Wraz z rozprzestrzenianiem się chrześcijaństwa w Europie, tradycja Samhain popadła, choć nie do końca, w zapomnienie, zlewając się niejako z obchodami święta chrześcijańskiego,
Skąd pochodzi nazwa Halloween?
Walcząc z pogańskimi tradycjami, Kościół ustanowił w pierwszym dniu listopada obchody dnia Wszystkich Świętych – po angielsku „All Saints” lub „All Hallows”. Poprzedzający go dzień, czyli właśnie 31 października nosił nazwę ‘All Hallow’s Eve’, która skrócona została do „Halloween”.
Jak obchodzi się Halloween w USA dziś?
Choć samo święto obchodzone jest 31 października, przygotowania do Halloween zaczynają się w zasadzie już na początku miesiąca. Zazwyczaj pierwszy gotowy jest na nie handel; w sklepach pojawia się przyprawiający swym bogactwem o zawrót głowy halloweenowy asortyment.
Amerykańskie domostwa, zwłaszcza te na przedmieściach dekorują się w mniej, lub bardziej ekstrawagancki sposób; wiele z dekoracji wprawi w zachwyt inwencją i fantazją. Odwiedzając Stany Zjednoczone w październiku warto jest wybrać się na przejażdżkę przedmieściami, aby poczuć świąteczną atmosferę.
Z Halloween nieodłącznie związany jest zwyczaj wycinania dyni. Można ją kupić oczywiście w supermarkecie, o wiele więcej radości dostarczy jednak wyprawa na farmę dyniową i wybranie warzywa samemu. Pumpkin patches, oprócz samych dyń oferują także świetną zabawę, między innymi kukurydziane labirynty, gry, konkursy, lunaparkowe atrakcje oraz stragany z jedzeniem i słodyczami.
Czytaj także: Halloween: Farmy dyniowe w Chicago.
Fantazyjnie rzeźbione dynie są najważniejszym elementem dekoracji na Halloween.
Wycinanie dyń jest często pretekstem do wcześniejszych celebracji święta: wycinają dzieci w przedszkolach, grupy przyjaciół oraz całe rodziny. Podczas pre-halloweenowych spotkań przygotowywane są także kostiumy oraz dekoracje.
Inspirowane Halloween imprezy – koncerty, pokazy, konkursy, mają również miejsce w przestrzeni publicznej.

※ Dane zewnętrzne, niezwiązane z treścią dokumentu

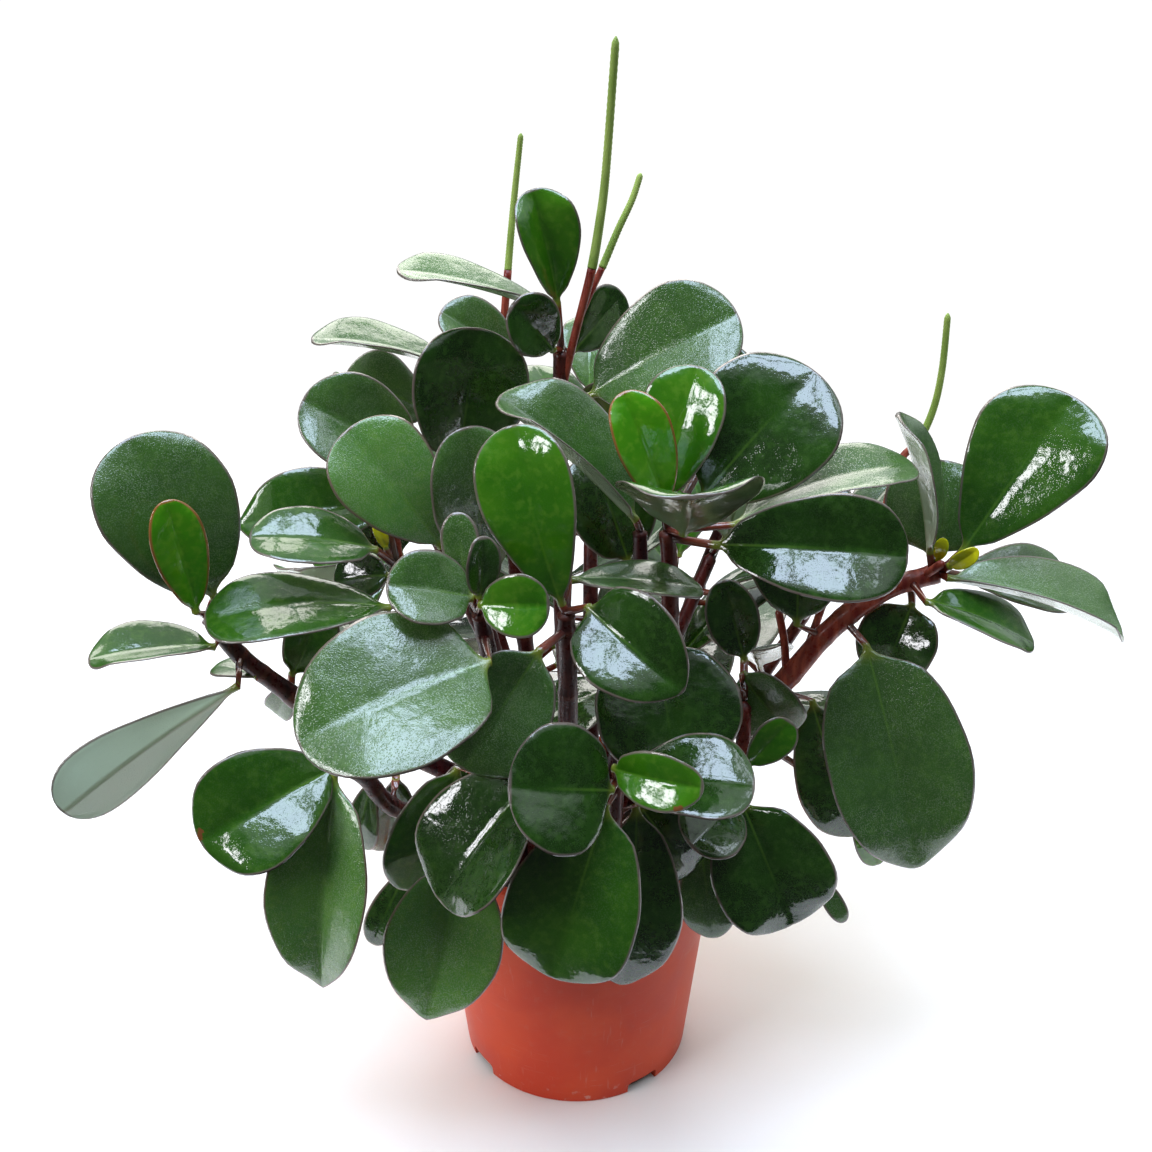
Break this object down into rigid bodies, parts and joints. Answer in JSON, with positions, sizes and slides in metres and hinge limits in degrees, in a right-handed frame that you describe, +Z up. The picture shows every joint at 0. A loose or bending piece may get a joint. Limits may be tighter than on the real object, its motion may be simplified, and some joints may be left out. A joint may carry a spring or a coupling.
{
  "type": "potted peperomia",
  "caption": "Bushy house plant with thick oval glossy leaves on fleshy red stems and thin green flower spikes, in a round tapered plastic nursery pot filled with soil.",
  "frame": {"origin": "middle of the pot's flat bottom, where the part stands", "axes": "+Z up along the pot's axis, -Y towards the seen front of the plant, +X to the right as seen from the front"},
  "size_m": [0.3572, 0.2826, 0.3829],
  "materials": {
    "pot_plastic": "satin terracotta-coloured plastic with fine scuffs",
    "soil": "dark crumbly peat mix",
    "leaves": "thick waxy glossy leaf, dark green with a thin reddish margin",
    "stems": "smooth fleshy dark red stem",
    "spikes": "finely pimpled yellow-green spike"
  },
  "bodies": {
    "root": {"pot": "pot_plastic", "soil": "soil", "stem_top": "leaves", "stem_upper_left": "leaves", "stem_left_front": "leaves", "stem_middle": "leaves", "stem_near_left": "leaves", "stem_centre_right": "leaves", "stem_centre": "leaves", "stem_right": "leaves", "stem_far_left": "leaves", "stem_left": "leaves", "stem_low_left": "leaves", "stem_low_front": "leaves", "stem_low_middle": "leaves", "stem_low_right": "leaves", "stem_back": "leaves", "stem_back_left": "leaves", "stem_back_right": "leaves", "stem_side_right": "leaves", "stem_side_left": "leaves", "stem_rear_left": "leaves", "stem_rear_right": "leaves", "stem_inner_left": "leaves", "stem_inner_right": "leaves", "spike_tall": "spikes", "spike_side": "spikes", "spike_back": "spikes", "spike_right": "spikes"}
  },
  "joints": []
}
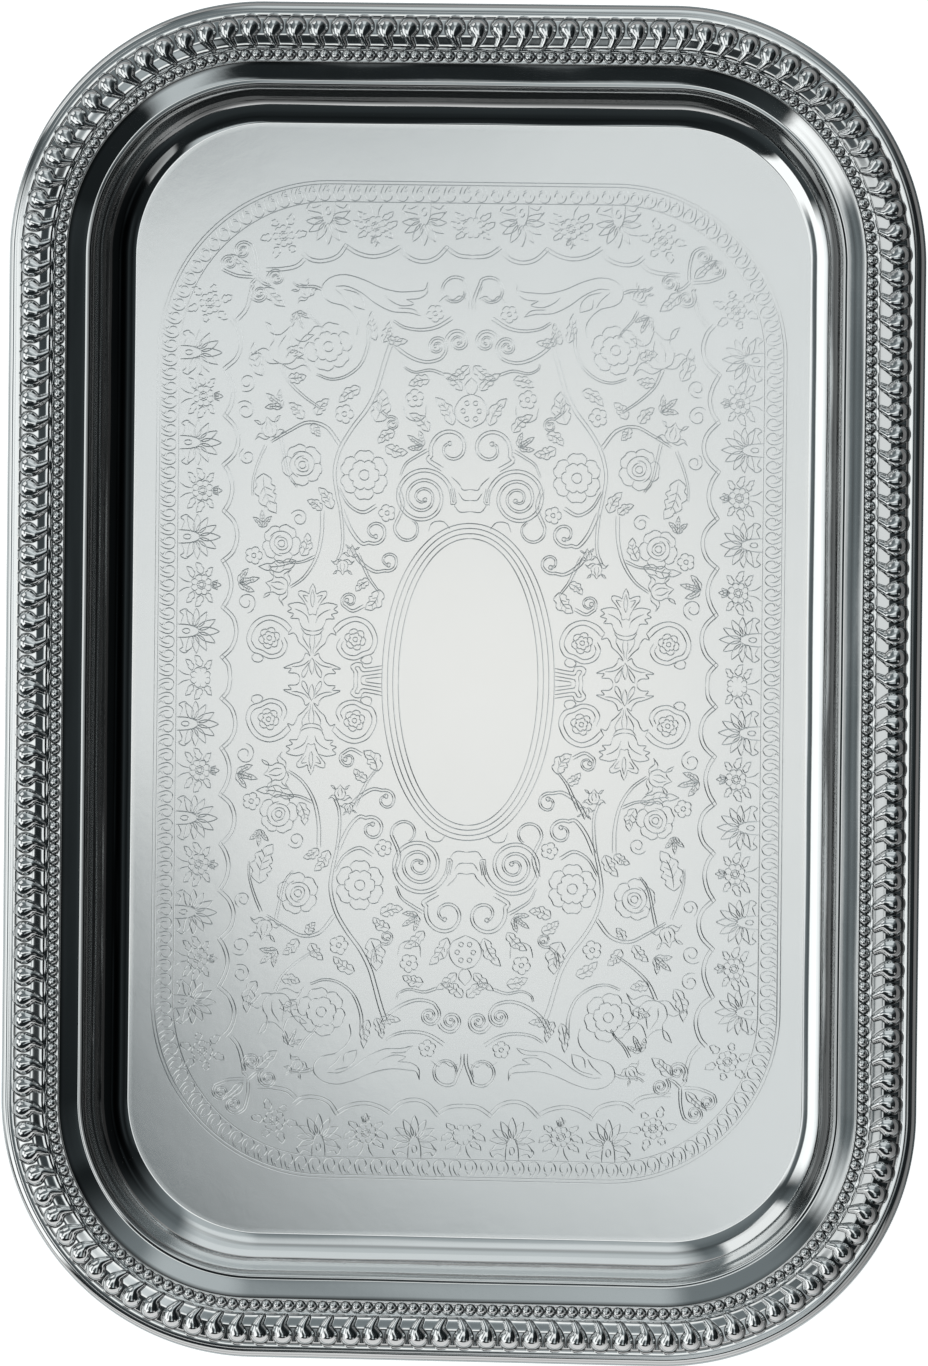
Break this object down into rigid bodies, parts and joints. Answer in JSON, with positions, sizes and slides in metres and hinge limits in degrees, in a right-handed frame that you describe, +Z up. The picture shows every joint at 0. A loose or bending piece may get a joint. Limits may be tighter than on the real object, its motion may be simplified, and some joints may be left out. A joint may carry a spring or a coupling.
{
  "type": "rectangular serving salver",
  "caption": "Rectangular silver-plated serving salver with rounded corners, cove wall, gadroon and bead border, rolled edge and engraved floor.",
  "frame": {"origin": "on the table, under the centre of the floor's underside", "axes": "+Z up out of the well; X across the short way; Y along the long way, with +Y towards the end that is at the top of the picture"},
  "size_m": [0.318, 0.466, 0.0225],
  "materials": {
    "plate": "bright silver-plated sheet, mirror polished, engraved on the floor",
    "border": "bright silver-plated die-struck border, polished",
    "wire": "drawn steel wire, bare"
  },
  "bodies": {
    "root": {"tray_pan": "plate", "rim_wire": "wire", "gadroon_border_far_right": "border", "gadroon_border_far_left": "border", "gadroon_border_near_left": "border", "gadroon_border_near_right": "border", "bead_border_far_right": "border", "bead_border_far_left": "border", "bead_border_near_left": "border", "bead_border_near_right": "border"}
  },
  "joints": []
}
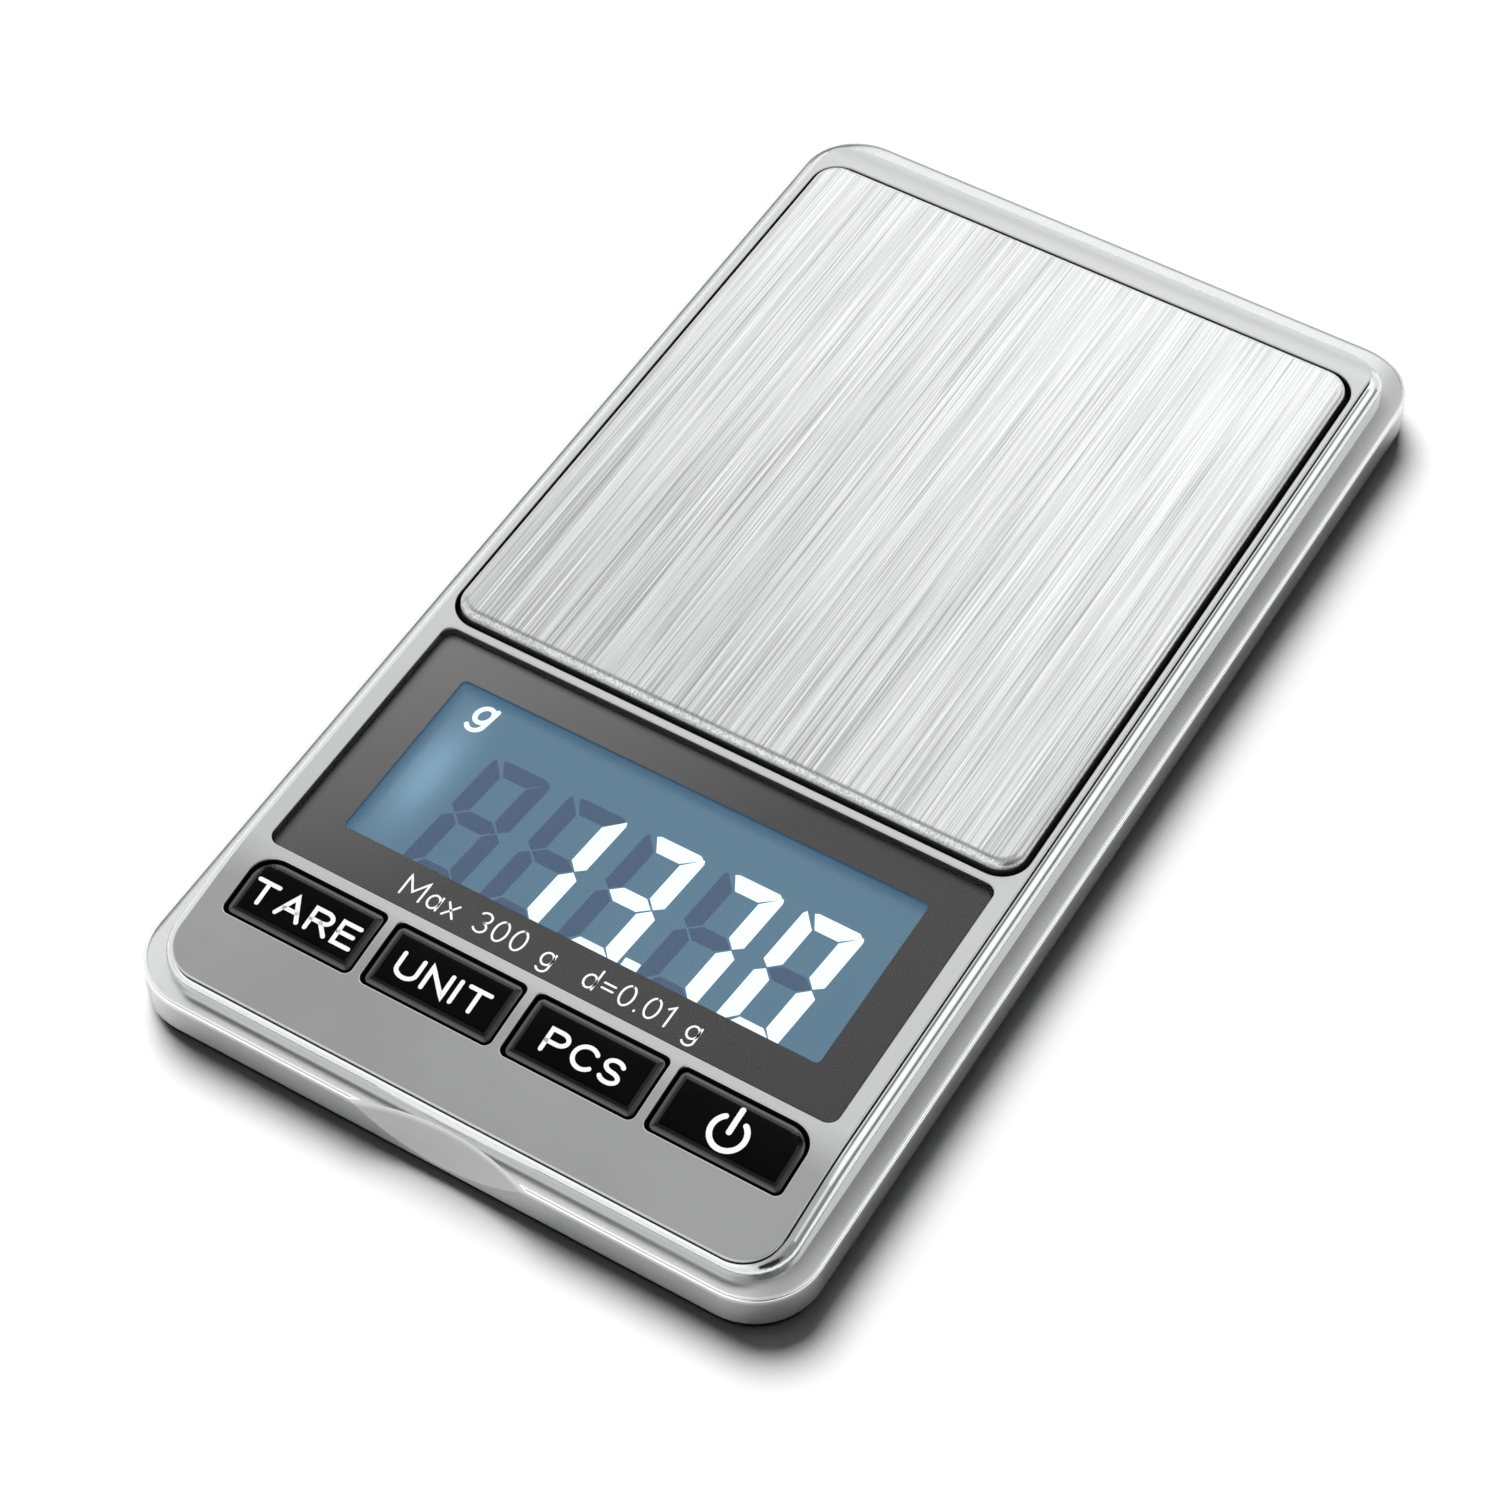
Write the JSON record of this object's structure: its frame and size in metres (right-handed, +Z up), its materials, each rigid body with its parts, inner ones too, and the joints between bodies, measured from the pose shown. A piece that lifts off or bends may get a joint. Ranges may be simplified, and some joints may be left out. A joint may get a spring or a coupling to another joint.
{
  "type": "pocket digital gram scale",
  "caption": "Slim pocket scale with a brushed square platform, backlit segment display, sloping key row and a battery door underneath.",
  "frame": {"origin": "centre of the footprint, on the surface that the feet stand on", "axes": "+Z up, +Y from the keys towards the back of the platform, +X to the right as the user reads the display"},
  "size_m": [0.065, 0.1204, 0.0097],
  "materials": {
    "black_abs": "fine moulded texture",
    "satin_casing": "satin silver paint",
    "polished_silver": "polished silver plating",
    "satin_face": "fine satin",
    "window_tint": "clear, tinted behind",
    "black_tape": "foam tape",
    "lcd_blue": "blue backlit",
    "light_guide": "diffusing",
    "white_plastic": "moulded",
    "silicone": "banded silicone",
    "pcb_green": "solder mask",
    "chip_epoxy": "epoxy",
    "tin_plate": "tinned",
    "ceramic_brown": "ceramic",
    "screw_zinc": "zinc plated",
    "screw_black": "black oxide",
    "cell_aluminium": "milled",
    "white_silicone": "cured silicone",
    "wire_red": "insulated wire",
    "nickel_can": "nickel plated",
    "brushed_steel": "brushed along its length",
    "grey_abs": "moulded",
    "gloss_black": "glossy",
    "plunger_white": "moulded",
    "foot_rubber": "matte rubber"
  },
  "bodies": {
    "housing": {"bottom_cover": "black_abs", "lower_casing": "satin_casing", "bezel_ring": "polished_silver", "upper_housing": "black_abs", "face_plate": "satin_face", "display_window": "window_tint", "window_adhesive": "black_tape", "lcd_glass": "lcd_blue", "lcd_light_guide": "light_guide", "lcd_frame": "white_plastic", "zebra_strip": "silicone", "backlight_leds": "white_plastic", "main_pcb": "pcb_green", "controller_chip": "chip_epoxy", "converter_chip": "chip_epoxy", "clock_crystal": "tin_plate", "capacitors": "ceramic_brown", "tact_switches": "black_abs", "pcb_screws": "screw_zinc", "load_cell_wires": "wire_red", "load_cell_screws": "screw_black", "overload_stop": "tin_plate", "battery_tray": "black_abs", "coin_cells": "nickel_can", "battery_springs": "nickel_can", "battery_side_contacts": "nickel_can", "battery_wires": "wire_red", "rubber_feet": "foot_rubber", "housing_screws": "screw_black"},
    "platform": {"weighing_platform": "brushed_steel", "platform_carrier": "grey_abs", "platform_pads": "black_tape", "load_cell_spacer": "cell_aluminium", "carrier_screws": "screw_zinc", "load_cell": "cell_aluminium", "gauge_sealant": "white_silicone"},
    "door": {"battery_door": "black_abs"},
    "tare_button": {"key_tare": "gloss_black", "plunger_tare": "plunger_white"},
    "unit_button": {"key_unit": "gloss_black", "plunger_unit": "plunger_white"},
    "pcs_button": {"key_pcs": "gloss_black", "plunger_pcs": "plunger_white"},
    "power_button": {"key_power": "gloss_black", "plunger_power": "plunger_white"}
  },
  "joints": [
    {"name": "platform_press", "type": "slide", "parent": "housing", "child": "platform", "axis": [0, 0, -1], "range_m": [0, 0.00025], "stiffness_N_per_m": 15000, "deforming": ["load_cell"]},
    {"name": "battery_door_slide", "type": "slide", "parent": "housing", "child": "door", "axis": [1, 0, 0], "range_m": [0, 0.022]},
    {"name": "tare_press", "type": "slide", "parent": "housing", "child": "tare_button", "axis": [0, 0, -1], "range_m": [0, 0.0004], "stiffness_N_per_m": 400},
    {"name": "unit_press", "type": "slide", "parent": "housing", "child": "unit_button", "axis": [0, 0, -1], "range_m": [0, 0.0004], "stiffness_N_per_m": 400},
    {"name": "pcs_press", "type": "slide", "parent": "housing", "child": "pcs_button", "axis": [0, 0, -1], "range_m": [0, 0.0004], "stiffness_N_per_m": 400},
    {"name": "power_press", "type": "slide", "parent": "housing", "child": "power_button", "axis": [0, 0, -1], "range_m": [0, 0.0004], "stiffness_N_per_m": 400}
  ]
}
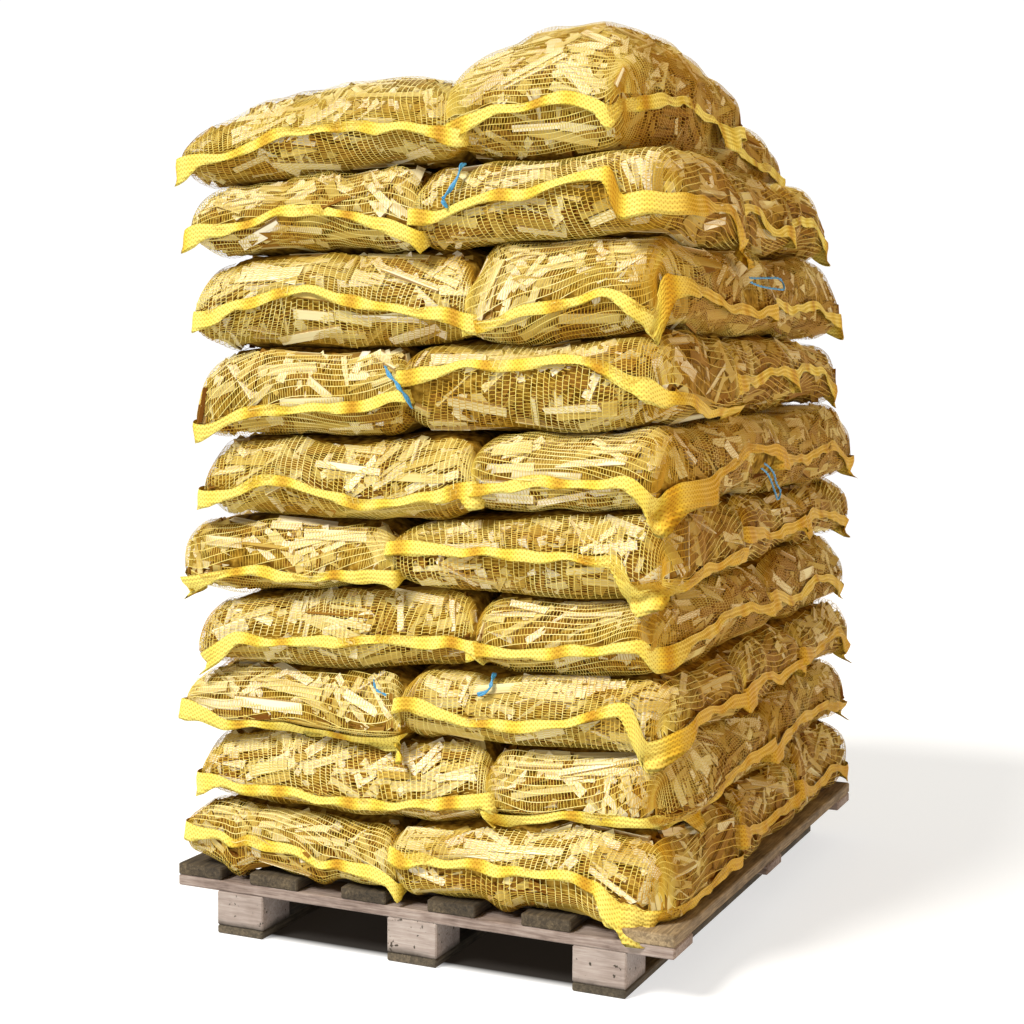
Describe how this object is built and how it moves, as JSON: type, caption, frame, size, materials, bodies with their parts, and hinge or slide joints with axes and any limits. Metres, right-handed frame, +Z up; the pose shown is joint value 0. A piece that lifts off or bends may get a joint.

„Cukierek albo psikus” – noc 31 października
Trick or treat to najczęściej słyszany zwrot w ostatnią noc października w Stanach Zjednoczonych.
Trick-or-treating, czyli zbieranie słodyczy jest punktem kulminacyjnym obchodów Halloween w USA dla najmłodszych. Na ten moment wile dzieci czeka przez cały rok.
Dzieci – małe przy dyskretnej asyście opiekunów, starsze samodzielnie – w fantazyjnych przebraniach chodzą od drzwi do drzwi domów w sąsiedztwie prosząc o słodycze. Oprócz smakołyków często oczekuje na nie niespodzianka w postaci przebranych stosownie do okazji domowników. Niektóre rodziny przyłączają się do wspólnej zabawy przekształcając swoje domostwa w prawdziwe nawiedzone domy, z efektami dźwiękowymi i świetlnymi, sztucznym dymem, etc.